Search This Blog

Wednesday, April 15, 2015

Cherry Oxbow Chest - Making Quarter Columns It Takes Two Tries - Step 6

I started to work on making the fluted quarter columns that are in the corners of the chest.  These are decorative touches that really make the chest stand out.   I have made them before on a lowboy so I didn't think it would be too difficult.  But these are much larger.

I started by gluing four 1 1/4 inch pieces of poplar together with craft paper between them and turned it round to 2 1/4 inches.  I'll show a step by step later.

Below is the first test piece ready for grooving.


 I built a jig to mount on my lathe so I could use a router to cut the flutes.



I mounted the jig on the lathe and placed the turned column in between the centers.  Now I can slide the router back and forth to cut the flutes with a round bottom router bit.


My lathe has indexing pins on the head stock which will hold the turning in place while I push the router to cut the flute.




The picture of the chest that I am reproducing shows that it has 3 large flutes.  So I figured this is a good place to start.  As it turns out I didn't like any of the flutes that I cut with router bits.  I tried several and I didn't like any of them.
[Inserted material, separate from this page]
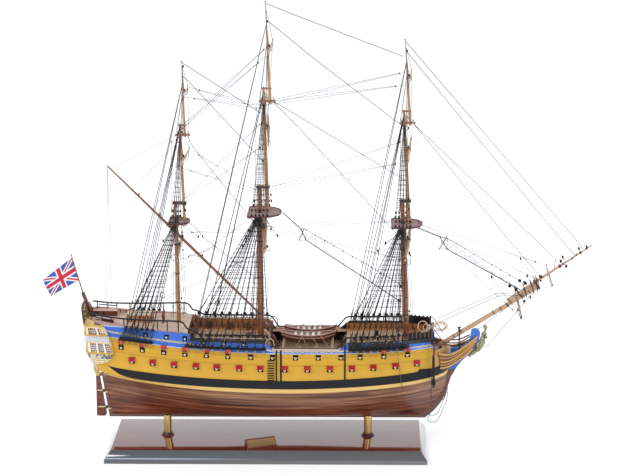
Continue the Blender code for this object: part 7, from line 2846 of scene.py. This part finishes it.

I needed to start over.  I cut four new pieces of soft maple, since I ran out of poplar and then glued them together with hide glue and craft paper.


Once the glue dried I was ready to turn the square round in the lathe.



Then I made a scratch stock and mounted it a wooden jig that fit in the router jig on the lathe.




At first I tried to cut the flutes with just the scratch stock.  I did work but it was a lot of work and it took a while to cut them to the depth that I wanted.



I decided that the router could help.  I mounted a 3/16 inch bit in the router and used it to cut a smaller and shallower grove in the column.  Then I used the scratch stock to widen and deepen the flute to the correct depth.   This helped a lot to speed up the process, I also waxed the sides of the box to help the scratch stock slide better.


So now I was happy with the results and had a method that would work.  I needed to repeat the process with the cherry.  Below is the cherry column after I had turned it to size and then scrapped it smooth prior to cutting the flutes.   You can see the test pieces of soft maple next to it on the bench.



I also need to turn the base and capitals for the top and bottom of each quarter column.  I followed the same method of gluing up four pieces with craft paper and then turning the pattern on the lathe.


By turning them on one piece, all I needed to do was cut it in half,  split it apart and pick the best one for each column.

Below is the completed column ready for glue up.


Looks pretty good.  I sanded it before gluing it into place since it would be much easier before attaching it to the case.  

Now that the columns are done I can start to make the molding.